Wellington has a new task for Sharpe. He is reunited with an old friend: Joel Chase, the Royal Navy captain who brought him from India back to Europe, just in time to fight in the Battle of Trafalgar (Sharpe's Trafalgar), though Chase is now a rear admiral. Chase and his flag captain, Crittenden, are ashore to examine how pontoon bridges are constructed. Chase confides to Sharpe that Wellington wants the Royal Navy to build a very long bridge across the seaward side of the estuary on which Bayonne is situated. The river Adour flows into the city from the east, and the terrain to the east is unsuitable for a contested river crossing. Wellington does not have enough men to take the heavily fortified city, so he has chosen to use a pontoon bridge to send his soldiers north of Bayonne to outflank and surround the city. Sharpe, at the personal request of Chase, is assigned to guide and protect the party, which includes Petty Officer Clouter, another of Sharpe's friends.
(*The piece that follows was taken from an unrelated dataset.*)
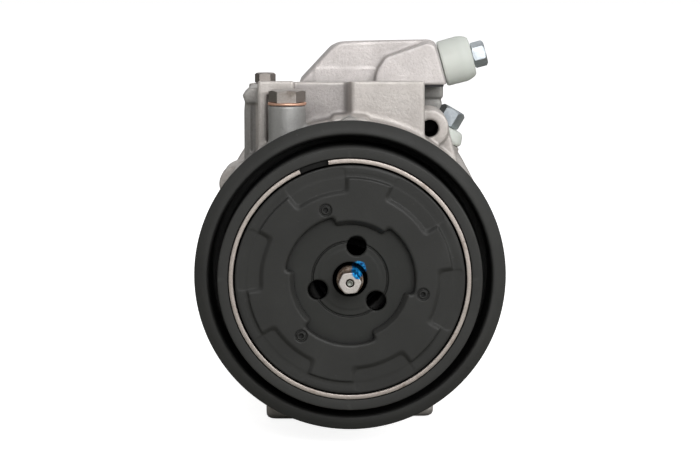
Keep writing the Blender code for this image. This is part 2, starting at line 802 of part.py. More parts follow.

This proves a difficult task, as Chase is irresistibly drawn to the sound of gunfire and artillery, and Sharpe finds himself in the thick of fighting several times.

Meanwhile, Wellington is forced to divide his force in half during his advance, one half on each side of the river Nive. When one of the two vital pontoon bridges across the river breaks apart, Soult launches a heavy attack on the force on the west side of the river. Peacock, in his first battle, panics and orders the 71st to retreat from its vital position, then flees. Sharpe countermands his order and manages to hold the line until reinforcements arrive. Peacock is sent home in disgrace. (Cornwell states in his historical notes that Peacock was a real officer who behaved in this manner and was cashiered from the army.)

Sharpe also has a different sort of problem. His wife Jane has left by ship without informing him or leaving a message. He worries that she has abandoned him, but as it turns out, she was merely required to act as one of the chaperones for a wayward young Spanish noblewoman being returned to her father.

For his next mission, Sharpe and some of his men are sent by ship to the north of Bayonne on a secret night reconnaissance to see if the ground is capable of anchoring the pontoon bridge Wellington wants. Sharpe takes along some Spanish deserters, supposedly to dig in the dirt to see if it is strong enough to hold. However, he has another role for them. Despite his best attempts, Sharpe and his party are spotted by the French. Sharpe gives the Spanish permission to attack and loot a farmhouse held by the enemy. A couple of the Spaniards are killed. Sharpe leaves their bodies behind, while being careful to take any British casualties back with him. As a result, the French are fooled into believing that the raid was by a roving Spanish band. Wellington is pleased by the success of the ruse. (At this point, the story ends before the campaign reaches a resolution; Cornwell explains that he had previously written that Sharpe was elsewhere, in "Sharpe's Christmas".)